The Edmonton Journal
June 20, 2000
Mighty Popo a potpourri of musical styles
He draws from African rhythms, blues and reggae
Roger Levesque
Special to The Journal
Edmonton
Singer-guitarist Jacques Murigande comes from what has been one of Africa's darkest troublespots over the past decade.
He was born in Burundi, the child of refugees from neighbouring Rwanda. But as the Ottawa-based bandleader Mighty Popo, he's not just singing about the strife back home:
"I am on a mission to inform people about the history of my people," he explains. "There have been so many misrepresentations of Africans and the black man. I'm trying to show the positive side of the African and to just try and bring people together through music."
It’s only natural that Popo/Murigande's musical vision takes such a wide angle. He's been drinking-in varied musical styles since he was a child and today he draws on musical elements from all over Africa, to American blues and r'n'b strains, and Caribbean reggae, zouk and soca. It's a hybrid high-energy dance music.
"I try to search out rhthyms that are less known here," he says. "I try to get inspired from new music."
Check out Dunia Yote, his second independently produced disc (now distributed by Montreal's Fusion III). At some points the infectious grooves might point to South or West Africa but his guitar can whirl at a high pitch like soukous music from Zaire, or bluesey styles from the American south. He sings in French, English, Swahili, Kinyarwanda, Pulaar and Wolof. Popo believes there's a natural relationship between all these styles.
His touring band is also a polyglot of African and North American players: Vince Halfhide handles back-up rhythm guitar and puts in slide techniques, Ras Mpala plays keyboards and Brian Magner blows saxophone along with bassist Patrick Giunta, drummer Ross Murray (who produced Dunia Yote), and Popo's own guitar and vocal.
Popo recalls hearing lots of American music on radio or records as he was growing up, including the likes of James Brown, Jimi Hendrix and folk blues. He was often struck by their similarities to indigenous musicians of his homeland.
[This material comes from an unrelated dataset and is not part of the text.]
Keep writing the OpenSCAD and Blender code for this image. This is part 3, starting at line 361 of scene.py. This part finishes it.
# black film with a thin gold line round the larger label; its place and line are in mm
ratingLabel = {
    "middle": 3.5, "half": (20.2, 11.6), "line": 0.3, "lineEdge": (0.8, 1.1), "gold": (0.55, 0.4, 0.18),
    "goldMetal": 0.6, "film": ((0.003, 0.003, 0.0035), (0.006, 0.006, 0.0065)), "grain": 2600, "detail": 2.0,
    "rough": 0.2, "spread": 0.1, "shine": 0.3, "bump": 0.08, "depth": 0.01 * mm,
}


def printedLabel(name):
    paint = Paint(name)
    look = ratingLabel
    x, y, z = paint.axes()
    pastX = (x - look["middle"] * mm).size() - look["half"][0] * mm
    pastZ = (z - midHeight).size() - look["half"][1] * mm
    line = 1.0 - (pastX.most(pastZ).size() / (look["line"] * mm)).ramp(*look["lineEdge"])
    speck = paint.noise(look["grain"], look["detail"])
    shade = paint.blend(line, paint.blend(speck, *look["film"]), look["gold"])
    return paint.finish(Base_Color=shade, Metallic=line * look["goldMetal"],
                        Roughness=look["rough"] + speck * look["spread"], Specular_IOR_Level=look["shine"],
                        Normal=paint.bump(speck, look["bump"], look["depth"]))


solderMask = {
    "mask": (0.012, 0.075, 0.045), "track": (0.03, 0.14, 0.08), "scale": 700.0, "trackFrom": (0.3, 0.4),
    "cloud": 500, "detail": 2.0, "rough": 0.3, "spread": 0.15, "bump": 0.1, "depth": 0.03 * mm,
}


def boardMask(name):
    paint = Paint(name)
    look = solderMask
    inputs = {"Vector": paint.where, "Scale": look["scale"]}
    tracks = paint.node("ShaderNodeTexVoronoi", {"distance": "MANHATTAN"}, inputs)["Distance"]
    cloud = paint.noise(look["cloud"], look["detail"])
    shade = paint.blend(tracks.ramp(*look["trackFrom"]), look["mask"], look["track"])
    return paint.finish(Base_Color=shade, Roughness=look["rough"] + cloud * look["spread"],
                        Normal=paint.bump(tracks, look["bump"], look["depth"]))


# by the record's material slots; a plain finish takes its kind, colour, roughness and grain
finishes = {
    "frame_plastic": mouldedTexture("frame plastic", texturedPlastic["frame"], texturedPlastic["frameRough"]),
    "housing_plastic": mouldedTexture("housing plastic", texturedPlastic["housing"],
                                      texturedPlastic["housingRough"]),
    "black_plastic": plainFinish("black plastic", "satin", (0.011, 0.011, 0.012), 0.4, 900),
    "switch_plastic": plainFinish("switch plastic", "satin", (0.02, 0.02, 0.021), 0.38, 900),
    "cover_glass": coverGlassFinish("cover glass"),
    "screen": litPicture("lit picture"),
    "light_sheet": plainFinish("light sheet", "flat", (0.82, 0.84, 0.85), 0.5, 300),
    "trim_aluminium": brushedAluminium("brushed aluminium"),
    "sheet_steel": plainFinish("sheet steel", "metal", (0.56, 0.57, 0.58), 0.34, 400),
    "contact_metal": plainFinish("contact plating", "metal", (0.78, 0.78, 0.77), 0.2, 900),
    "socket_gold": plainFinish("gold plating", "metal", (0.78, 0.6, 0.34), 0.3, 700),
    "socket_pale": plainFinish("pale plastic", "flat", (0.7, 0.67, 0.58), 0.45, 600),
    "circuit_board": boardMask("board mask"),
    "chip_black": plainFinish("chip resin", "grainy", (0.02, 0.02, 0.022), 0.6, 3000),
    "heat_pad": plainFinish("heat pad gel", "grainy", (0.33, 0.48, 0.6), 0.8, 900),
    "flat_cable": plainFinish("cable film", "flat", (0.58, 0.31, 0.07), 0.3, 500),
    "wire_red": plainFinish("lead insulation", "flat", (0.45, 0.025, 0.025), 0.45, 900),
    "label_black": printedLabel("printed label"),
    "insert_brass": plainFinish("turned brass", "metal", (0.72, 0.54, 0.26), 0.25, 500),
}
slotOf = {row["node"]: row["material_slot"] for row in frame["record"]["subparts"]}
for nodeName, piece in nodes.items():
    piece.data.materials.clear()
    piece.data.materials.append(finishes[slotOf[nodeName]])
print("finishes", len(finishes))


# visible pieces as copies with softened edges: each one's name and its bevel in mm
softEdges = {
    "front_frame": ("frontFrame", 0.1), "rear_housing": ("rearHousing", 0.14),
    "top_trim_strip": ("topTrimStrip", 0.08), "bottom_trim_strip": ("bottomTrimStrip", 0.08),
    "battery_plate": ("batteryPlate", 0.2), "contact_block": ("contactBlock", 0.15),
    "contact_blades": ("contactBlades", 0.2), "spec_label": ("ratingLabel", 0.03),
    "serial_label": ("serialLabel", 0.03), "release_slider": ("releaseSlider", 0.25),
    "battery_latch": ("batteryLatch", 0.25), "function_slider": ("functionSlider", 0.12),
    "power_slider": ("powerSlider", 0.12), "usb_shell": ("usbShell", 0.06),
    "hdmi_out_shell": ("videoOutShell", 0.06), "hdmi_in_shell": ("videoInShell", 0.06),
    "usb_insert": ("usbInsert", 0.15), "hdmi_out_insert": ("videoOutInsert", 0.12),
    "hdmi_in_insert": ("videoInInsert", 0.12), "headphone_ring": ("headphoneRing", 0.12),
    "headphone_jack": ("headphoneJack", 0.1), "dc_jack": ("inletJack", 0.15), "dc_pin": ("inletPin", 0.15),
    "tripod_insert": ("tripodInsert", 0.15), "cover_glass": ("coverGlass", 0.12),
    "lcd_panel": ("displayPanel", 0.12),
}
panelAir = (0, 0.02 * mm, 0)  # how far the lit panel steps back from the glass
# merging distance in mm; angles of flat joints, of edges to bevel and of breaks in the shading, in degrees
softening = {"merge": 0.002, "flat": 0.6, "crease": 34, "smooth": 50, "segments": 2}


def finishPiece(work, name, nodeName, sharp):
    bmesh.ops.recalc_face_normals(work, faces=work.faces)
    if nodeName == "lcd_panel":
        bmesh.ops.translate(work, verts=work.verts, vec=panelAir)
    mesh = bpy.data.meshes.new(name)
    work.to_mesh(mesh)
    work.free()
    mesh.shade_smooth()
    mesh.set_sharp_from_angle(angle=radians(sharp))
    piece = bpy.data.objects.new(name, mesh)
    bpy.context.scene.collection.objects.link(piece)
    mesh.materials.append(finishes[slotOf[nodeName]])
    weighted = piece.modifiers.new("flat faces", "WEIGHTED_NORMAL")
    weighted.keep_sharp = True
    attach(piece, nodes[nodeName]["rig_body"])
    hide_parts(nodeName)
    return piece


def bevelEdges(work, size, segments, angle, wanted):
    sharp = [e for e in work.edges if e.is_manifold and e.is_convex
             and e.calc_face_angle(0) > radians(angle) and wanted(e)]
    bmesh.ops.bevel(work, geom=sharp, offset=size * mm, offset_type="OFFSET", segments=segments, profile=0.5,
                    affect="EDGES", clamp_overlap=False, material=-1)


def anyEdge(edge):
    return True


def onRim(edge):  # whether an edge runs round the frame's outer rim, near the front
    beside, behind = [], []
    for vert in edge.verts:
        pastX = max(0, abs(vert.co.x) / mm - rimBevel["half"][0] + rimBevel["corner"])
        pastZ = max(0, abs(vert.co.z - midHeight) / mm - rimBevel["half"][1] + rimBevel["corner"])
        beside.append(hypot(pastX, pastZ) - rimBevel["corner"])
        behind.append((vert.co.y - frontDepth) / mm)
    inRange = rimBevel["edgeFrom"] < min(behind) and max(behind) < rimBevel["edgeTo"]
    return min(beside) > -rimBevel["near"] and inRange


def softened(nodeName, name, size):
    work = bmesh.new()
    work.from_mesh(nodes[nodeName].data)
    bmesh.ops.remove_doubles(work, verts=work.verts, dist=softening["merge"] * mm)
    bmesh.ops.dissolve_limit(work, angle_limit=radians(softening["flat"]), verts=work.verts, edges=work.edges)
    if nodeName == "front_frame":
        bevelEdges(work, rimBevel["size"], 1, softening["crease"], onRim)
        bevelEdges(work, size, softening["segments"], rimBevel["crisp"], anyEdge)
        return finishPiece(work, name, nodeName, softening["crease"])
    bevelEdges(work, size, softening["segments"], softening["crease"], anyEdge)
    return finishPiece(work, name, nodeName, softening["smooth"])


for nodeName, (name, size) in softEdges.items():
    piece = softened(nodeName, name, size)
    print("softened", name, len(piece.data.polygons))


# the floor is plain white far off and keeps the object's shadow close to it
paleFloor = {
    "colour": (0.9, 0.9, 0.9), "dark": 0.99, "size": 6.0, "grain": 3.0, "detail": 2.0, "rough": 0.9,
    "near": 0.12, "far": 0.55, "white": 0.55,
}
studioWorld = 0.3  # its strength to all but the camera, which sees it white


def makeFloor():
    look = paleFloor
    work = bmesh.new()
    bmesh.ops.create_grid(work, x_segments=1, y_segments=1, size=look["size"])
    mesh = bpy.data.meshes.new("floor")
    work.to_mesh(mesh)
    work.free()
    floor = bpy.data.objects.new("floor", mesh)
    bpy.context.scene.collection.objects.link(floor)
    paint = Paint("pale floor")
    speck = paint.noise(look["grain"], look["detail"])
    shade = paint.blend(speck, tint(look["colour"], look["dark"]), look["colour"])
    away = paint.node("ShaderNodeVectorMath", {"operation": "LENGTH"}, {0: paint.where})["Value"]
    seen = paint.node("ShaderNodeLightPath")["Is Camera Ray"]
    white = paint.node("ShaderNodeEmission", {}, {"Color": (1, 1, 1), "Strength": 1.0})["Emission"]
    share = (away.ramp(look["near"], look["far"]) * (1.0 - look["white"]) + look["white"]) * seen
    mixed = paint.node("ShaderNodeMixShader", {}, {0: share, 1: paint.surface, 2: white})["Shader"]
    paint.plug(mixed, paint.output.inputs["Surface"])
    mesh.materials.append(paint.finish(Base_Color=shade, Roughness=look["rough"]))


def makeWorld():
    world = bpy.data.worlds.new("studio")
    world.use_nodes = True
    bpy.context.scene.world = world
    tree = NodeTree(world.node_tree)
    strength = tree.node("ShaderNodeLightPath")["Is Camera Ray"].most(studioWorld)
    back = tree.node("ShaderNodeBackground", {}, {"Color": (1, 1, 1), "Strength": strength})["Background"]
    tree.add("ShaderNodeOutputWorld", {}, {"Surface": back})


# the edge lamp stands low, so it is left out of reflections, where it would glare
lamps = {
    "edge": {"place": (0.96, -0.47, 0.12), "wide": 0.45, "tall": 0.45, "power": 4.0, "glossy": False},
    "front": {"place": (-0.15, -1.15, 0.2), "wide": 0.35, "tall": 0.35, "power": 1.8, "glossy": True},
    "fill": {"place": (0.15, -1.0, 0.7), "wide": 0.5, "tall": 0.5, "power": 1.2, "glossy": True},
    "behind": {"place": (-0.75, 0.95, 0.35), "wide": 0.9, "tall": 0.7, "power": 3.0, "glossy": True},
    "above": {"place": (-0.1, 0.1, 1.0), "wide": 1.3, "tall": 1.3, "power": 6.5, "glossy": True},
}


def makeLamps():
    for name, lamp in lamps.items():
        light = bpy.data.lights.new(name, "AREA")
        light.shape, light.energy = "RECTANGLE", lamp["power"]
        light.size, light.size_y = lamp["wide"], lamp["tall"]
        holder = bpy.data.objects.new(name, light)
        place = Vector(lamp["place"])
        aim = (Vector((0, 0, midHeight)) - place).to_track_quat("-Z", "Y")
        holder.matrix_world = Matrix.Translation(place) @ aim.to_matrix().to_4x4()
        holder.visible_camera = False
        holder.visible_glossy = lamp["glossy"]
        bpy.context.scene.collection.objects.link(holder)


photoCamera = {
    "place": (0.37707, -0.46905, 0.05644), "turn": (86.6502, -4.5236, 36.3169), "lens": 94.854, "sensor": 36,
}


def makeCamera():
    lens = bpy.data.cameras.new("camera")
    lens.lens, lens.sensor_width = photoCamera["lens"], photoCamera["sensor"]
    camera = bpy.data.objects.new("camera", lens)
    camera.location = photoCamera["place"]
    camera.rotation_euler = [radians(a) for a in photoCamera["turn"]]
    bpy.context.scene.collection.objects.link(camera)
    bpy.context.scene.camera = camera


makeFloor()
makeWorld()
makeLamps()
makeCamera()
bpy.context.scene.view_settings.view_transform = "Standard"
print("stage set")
"One day I took this recording of Lightning Hopkins to play for my grandmother and she thought maybe it was someone from next door. There's an amazing similarity to Rwandan music and the delta blues too, and I also find that with John Lee Hooker and the early plantation recordings of Muddy Waters."
Popo got a toy harmonica as a kid and his uncle always had a guitar around. He says he knew he wanted to make music but he didn't get really serious until he wound up in Canada in 1987, a 19-year-old French-speaking landed immigrant with $20 to his name. He took training in electronics and got a job that allowed him to work on his music on the side.
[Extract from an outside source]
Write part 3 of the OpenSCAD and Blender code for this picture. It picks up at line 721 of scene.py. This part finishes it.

Before long he was a fixture on the Ottawa blues scene (in fact Popo just won two of Ottawa's "Undies" independent music awards last week including Best World Musician). He found himself touring Canada with Dutch Mason and backing up Andy J. Forest in New Orleans and Europe and his 1996 debut recording Tamba included some of the same players he still works with.
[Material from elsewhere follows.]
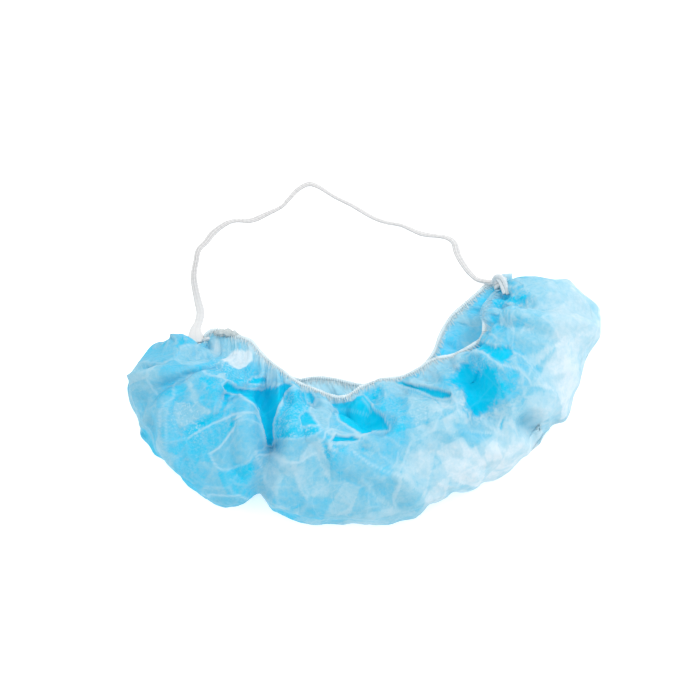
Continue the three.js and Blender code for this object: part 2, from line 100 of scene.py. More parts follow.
# Sections along the strip: place, rim x and y, edge x and y, rise, gap, setback, neck and bow,
# as shares of SECTION_SIZES below
SECTIONS = (
    (0.055, -0.311, 0.196, -0.385, 0.206, 0.40, 0.30, 0.15, 0.35, 1.30),
    (0.090, -0.295, 0.204, -0.442, 0.197, 0.62, 0.38, 0.20, 0.08, 1.30),
    (0.130, -0.276, 0.215, -0.495, 0.110, 0.80, 0.45, 0.25, 0.00, 1.10),
    (0.180, -0.253, 0.210, -0.502, -0.020, 0.92, 0.55, 0.30, 0.00, 0.80),
    (0.240, -0.227, 0.187, -0.455, -0.192, 0.95, 0.65, 0.35, 0.00, 0.30),
    (0.300, -0.198, 0.137, -0.384, -0.349, 0.90, 0.75, 0.40, 0.00, 0.00),
    (0.360, -0.168, 0.090, -0.287, -0.447, 0.92, 0.85, 0.50, 0.00, 0.00),
    (0.420, -0.134, 0.075, -0.187, -0.471, 0.96, 0.95, 0.80, 0.00, 0.00),
    (0.480, -0.071, 0.075, -0.081, -0.527, 1.00, 1.00, 1.15, 0.00, 0.00),
    (0.540, -0.003, 0.065, 0.031, -0.518, 0.96, 0.90, 0.75, 0.00, 0.00),
    (0.600, 0.060, 0.079, 0.141, -0.450, 0.92, 0.80, 0.35, 0.00, 0.00),
    (0.660, 0.113, 0.125, 0.246, -0.366, 0.92, 0.85, 0.50, 0.00, 0.00),
    (0.720, 0.149, 0.198, 0.348, -0.232, 0.96, 0.95, 0.90, 0.00, 0.00),
    (0.780, 0.177, 0.299, 0.433, -0.087, 1.00, 1.15, 1.50, 0.00, -0.10),
    (0.830, 0.204, 0.356, 0.479, 0.153, 0.96, 1.10, 1.55, 0.00, -0.40),
    (0.870, 0.227, 0.387, 0.503, 0.322, 0.82, 0.80, 1.10, 0.00, -0.80),
    (0.910, 0.249, 0.402, 0.446, 0.448, 0.62, 0.50, 0.60, 0.08, -1.20),
    (0.945, 0.270, 0.408, 0.362, 0.440, 0.40, 0.30, 0.25, 0.35, -1.30),
)

# A section's line over the pouch: place, share of its width, share of its rise, share of the gap
PROFILE = np.array((
    (0.00, 0.00, 0.00, 0.00),
    (0.12, 0.20, 0.00, 0.00),
    (0.26, 0.52, 0.00, 0.00),
    (0.38, 0.84, 0.05, 0.00),
    (0.47, 0.99, 0.28, 0.00),
    (0.54, 0.98, 0.54, 0.00),
    (0.64, 0.80, 0.85, 0.00),
    (0.76, 0.50, 1.00, 0.00),
    (0.86, 0.27, 0.70, 0.28),
    (0.94, 0.09, 0.16, 0.82),
    (1.00, 0.00, 0.00, 1.00),
))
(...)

But Dunia Yote is a further expansion of Popo's sound incorporating folk songs and praise songs from Africa, a Baaba Meal tune and his own original numbers drawing on traditional mythology and contemporary social issues. For many listeners the overwhelming reaction is to dance but it comes with Popo's messages about Africa’s problems and African pride. Now 33, he adds:
"I want the people of my home-land to wake up to their history and to look for a better future for their children."